Statements by the appellant’s counsel during the hearing of the application to the effect that the appellant was not informed of his right to be represented by counsel at the trial, are not in the affidavit supporting the present applications, or the Grounds of Appeal. Equally, in his supporting affidavit to the instant application the appellant has not complained that he was denied access to witness statements prior to the commencement of the trial”.
(8) This Court is happy to accept that the right of a person to apply for the enforcement of a fundamental right under Article 22 is in itself a fundamental right and should not be stifled, clogged or fettered except where the manner in which the Petitioner approachs the Court itself defiles the law.
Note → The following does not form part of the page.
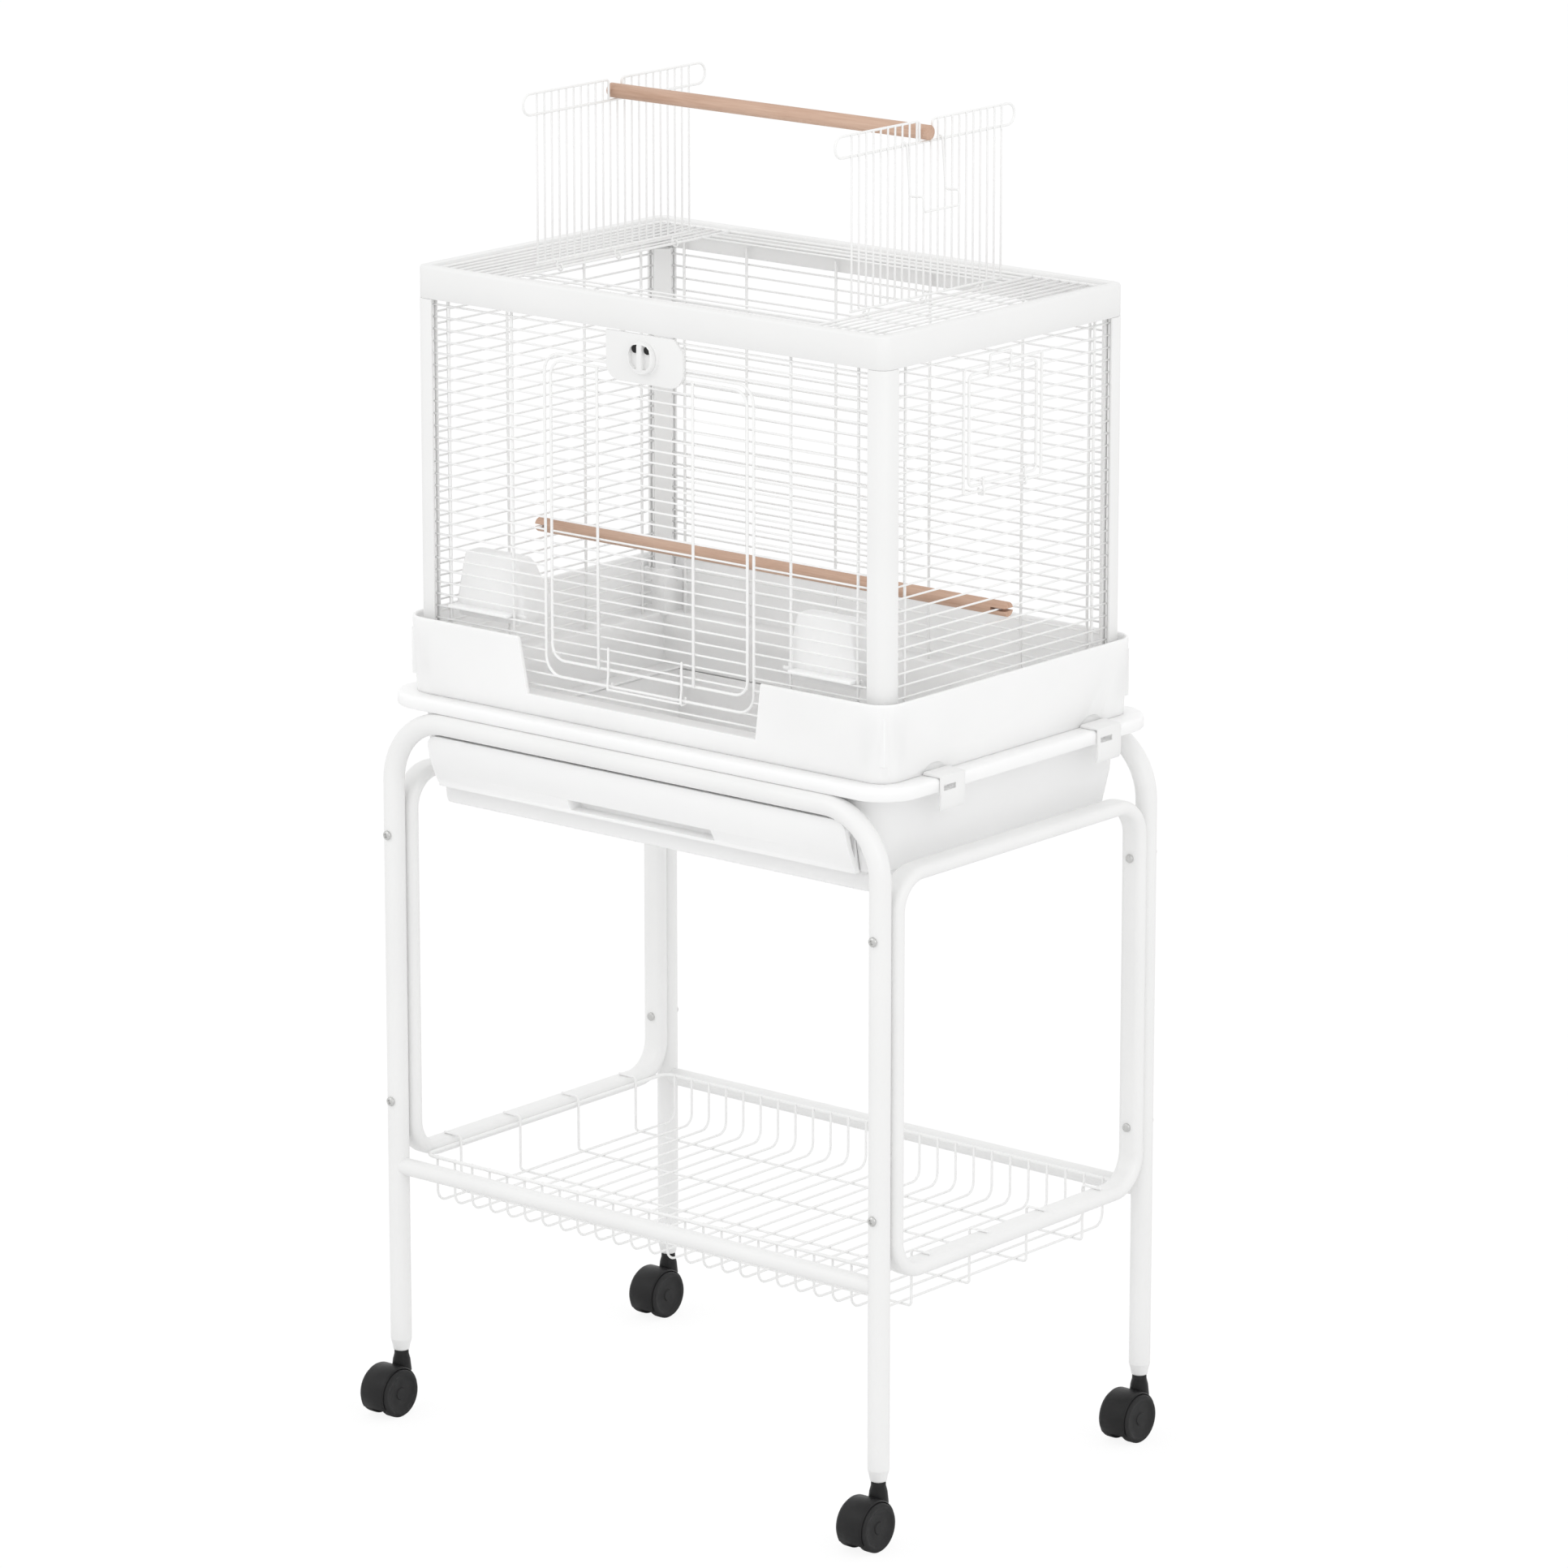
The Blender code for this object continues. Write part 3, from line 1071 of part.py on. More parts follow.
def build():
    white_paint = make_material("white_paint", (0.86, 0.86, 0.85), 0.35)
    white_plastic = make_material("white_plastic", (0.88, 0.88, 0.87), 0.45)
    grey_plastic = make_material("grey_plastic", (0.62, 0.62, 0.61), 0.55)
    white_wire = make_material("white_wire", (0.90, 0.90, 0.89), 0.30)
    black_plastic = make_material("black_plastic", (0.03, 0.03, 0.03), 0.50)
    steel = make_material("steel", (0.55, 0.55, 0.55), 0.30, 1.0)
    wood = make_material("wood", (0.55, 0.33, 0.16), 0.60)

    corners = {"front_left": (-1, -1), "front_right": (1, -1), "rear_left": (-1, 1), "rear_right": (1, 1)}
    portal("front_portal", -LEG_Y, white_paint)
    portal("rear_portal", LEG_Y, white_paint)
    lower_rail("front_lower_rail", -LEG_Y, white_paint)
    lower_rail("rear_lower_rail", LEG_Y, white_paint)
    side_loop("left_side_loop", -LEG_X, white_paint)
    side_loop("right_side_loop", LEG_X, white_paint)
    basket("basket", white_wire)
    for corner, (sx, sy) in corners.items():
        x, y = sx * LEG_X, sy * LEG_Y
        frame_bolt(f"bolt_low_{corner}", x, y, BOLT_LOW, steel)
        frame_bolt(f"bolt_high_{corner}", x, y, BOLT_HIGH, steel)
        caster_stem(f"caster_stem_{corner}", x, y, steel)
        caster_hood(f"caster_hood_{corner}", x, y, black_plastic)
        caster_wheels(f"caster_wheels_{corner}", x, y, black_plastic)
        post(f"post_{corner}", sx, sy, white_plastic)

    lower_tray("lower_tray", white_plastic)
    drawer("drawer", white_plastic)
    base("base", white_plastic)
    for side, side_name in ((-1, "left"), (1, "right")):
        side_clip(f"clip_front_{side_name}", side, CLIP_Y[0], white_plastic)
        side_clip(f"clip_rear_{side_name}", side, CLIP_Y[1], white_plastic)

    front_hole = (DOOR_FRAME_X, row_z(DOOR_FRAME_ROW), DOOR_FRAME_TOP)
    holed_panel("front_panel", FRONT, LONG_BARS, front_hole, DOOR_BEND, white_wire)
    plain_panel("rear_panel", REAR, LONG_BARS, white_wire)
    plain_panel("left_panel", LEFT, SHORT_BARS, white_wire)
    side_hole = (SIDE_FRAME_Y + BAR_R, row_z(SIDE_DOOR_LOW_ROW), row_z(SIDE_DOOR_HIGH_ROW))
    holed_panel("right_panel", RIGHT, SHORT_BARS, side_hole, 0.003, white_wire)
    front_door("front_door", white_wire)
    latch_plate("latch_plate", white_plastic)
    latch_knob("latch_knob", white_plastic)
    side_door("side_door", white_wire)
    rim("rim", white_plastic)
    roof("roof", white_wire)
    gate("left_gate", -1, white_wire)
    gate("right_gate", 1, white_wire)
    gate_clasp("gate_clasp", white_wire)
    perch("top_perch", -GATE_X - TOP_PERCH_OVER[0], GATE_X + TOP_PERCH_OVER[1], TOP_PERCH_Z, wood)
    low_perch("lower_perch", wood)
    feeder("feeder_left", -1, white_plastic)
    feeder("feeder_right", 1, white_plastic)


clear_scene()
build()
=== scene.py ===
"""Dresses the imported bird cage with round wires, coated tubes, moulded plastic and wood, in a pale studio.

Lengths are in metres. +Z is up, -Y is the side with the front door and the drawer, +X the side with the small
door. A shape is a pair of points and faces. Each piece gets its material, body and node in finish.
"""

import math

import bmesh
import bpy
from mathutils import Matrix, Vector


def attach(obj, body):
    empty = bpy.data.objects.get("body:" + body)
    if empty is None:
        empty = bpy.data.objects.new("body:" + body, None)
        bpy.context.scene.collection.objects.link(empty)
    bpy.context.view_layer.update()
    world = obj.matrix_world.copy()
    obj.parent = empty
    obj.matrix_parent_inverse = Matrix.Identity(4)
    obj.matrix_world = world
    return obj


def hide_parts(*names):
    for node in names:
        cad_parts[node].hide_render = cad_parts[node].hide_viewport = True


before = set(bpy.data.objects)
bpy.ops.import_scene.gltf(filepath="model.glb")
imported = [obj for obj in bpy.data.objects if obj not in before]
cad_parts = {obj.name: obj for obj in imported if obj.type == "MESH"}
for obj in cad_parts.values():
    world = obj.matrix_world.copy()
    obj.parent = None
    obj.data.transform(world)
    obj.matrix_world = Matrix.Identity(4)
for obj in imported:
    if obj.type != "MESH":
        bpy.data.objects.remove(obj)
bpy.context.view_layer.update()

ROOT = "cage_on_stand"
GAP = 0.0003  # between pieces that move or meet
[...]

(9) This Court does also recognize that under the provisions of Article 165 it is incumbent upon the High Court to determine any constitutional questions that arise before it whether in exercise of its original or appellate jurisdictions. Judge Meoli was fully aware of this and considered the questions raised in respect to the constitutionality of sentence. As to the issue of representation and witness statements the Judge was of the view that, although raised at the submissions stage, they were not raised in the Grounds in support of the application or in the Grounds of Appeal.
(10) As I understand it, the arguments on representation and witness statements were rejected as they had not been properly taken up. The manner in which those issues were introduced into and presented in the proceedings was not accepted by the Court. The strategy adopted by the Petitioner failed him. The Petitioner would be using this application to make up for the deficiencies in his bail application. To allow him now to use this application to take a second bite at the cherry would be to allow him to abuse the process of Court. That breaches the Doctrine of Issue Estoppel or issue preclusion as the application seeks to re-urge issues that were alive and determined at the bail proceedings. The stance this Court takes would find support in the holding of the Court on Booth Irrigation and Mombasa Water Products Limited (Booth Irrigation No. 1) Nrb. HCCC Misc. Application No. 1052 of 2004 where the Court said –
“Although Constitutional Applications should be heard on merit, I find that there is nothing that would prevent a challenger of the alleged contravention moving this court to demonstrate that the application does violate fundamental principles of law including public policy for example the matter raised was res judicata. Res judicata is in turn based on the principle grounded on public policy that litigation at some point must come to an end. Res judicata is a fundamental principle of our law.”
Although this decision was made in the context of the previous constitution it applies to the current constitutional order.
(11) For this reason I disallow the application of 3rd January 2012.
Dated and delivered at Mombasa this 4th day of September, 2012.